M. de Garcia – Je dois dire un mot en réponse à ce que vient de dire l’honorable M. Delfosse.
Je conçois que, par équité, on donne aux légionnaires non-seulement (page 512) pour l’avenir le traitement attaché à leur noble décoration, mais encore une partie de l’arriéré ; la question de principe n’en restera pas moins à décider.
Ainsi, que vous donniez ou que vous ne donniez as un effet rétroactif à la mesure d’équité que vous pourrez prendre, la question de principe restera toujours debout, puisque, pour le surplus, les légionnaires auront le droit de réclamer devant les tribunaux.
M. le président – Si personne ne demande plus la parole, le gouvernement ayant à faire à la chambre des communications qui, dans son opinion, ne peuvent être faites publiquement, j’inviterai la chambre à se former en comité général.
Je saisis cette occasion pour déclarer que c’est par erreur qu’on a dit hier que la présidence avait usé à plusieurs reprises de son droit dans cette session, pour réclamer le comité général.

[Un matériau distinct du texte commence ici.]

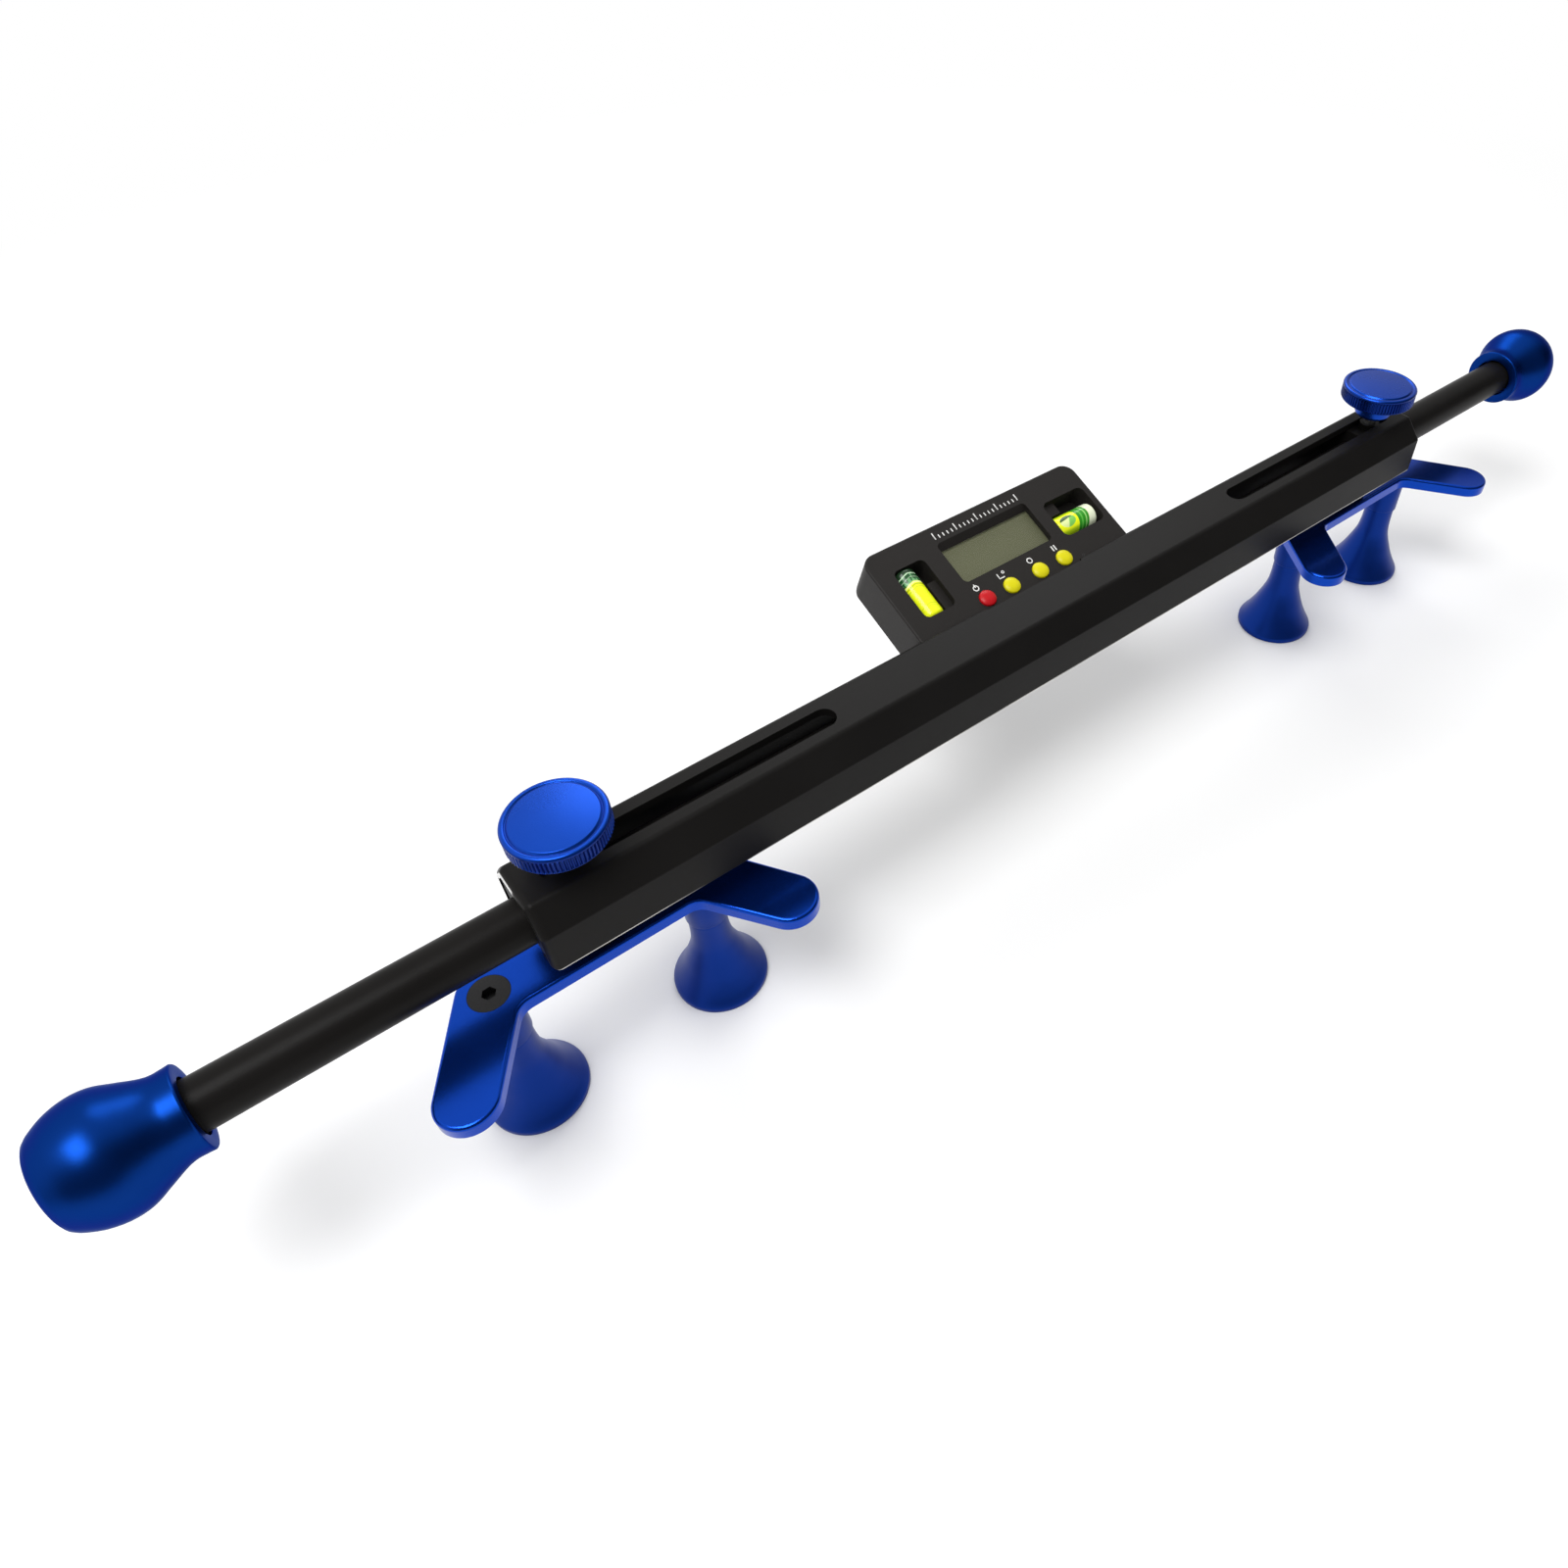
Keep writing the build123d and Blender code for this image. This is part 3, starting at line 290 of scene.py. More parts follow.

Il y a eu dans cette session deux comités généraux : le premier a eu lieu à l’occasion de la loi sur les céréales, à la suite d’observations faites par M. Osy et par M. Devaux, et a été réclamée par la chambre elle-même. Le second a été prononcé par l’honorable M. Vilain XIIII, à l’occasion de l’art. 19 du traité avec le Zollverein.
- La chambre se forme en comité général à deux heures et quart et se séparer à quatre heures et demie.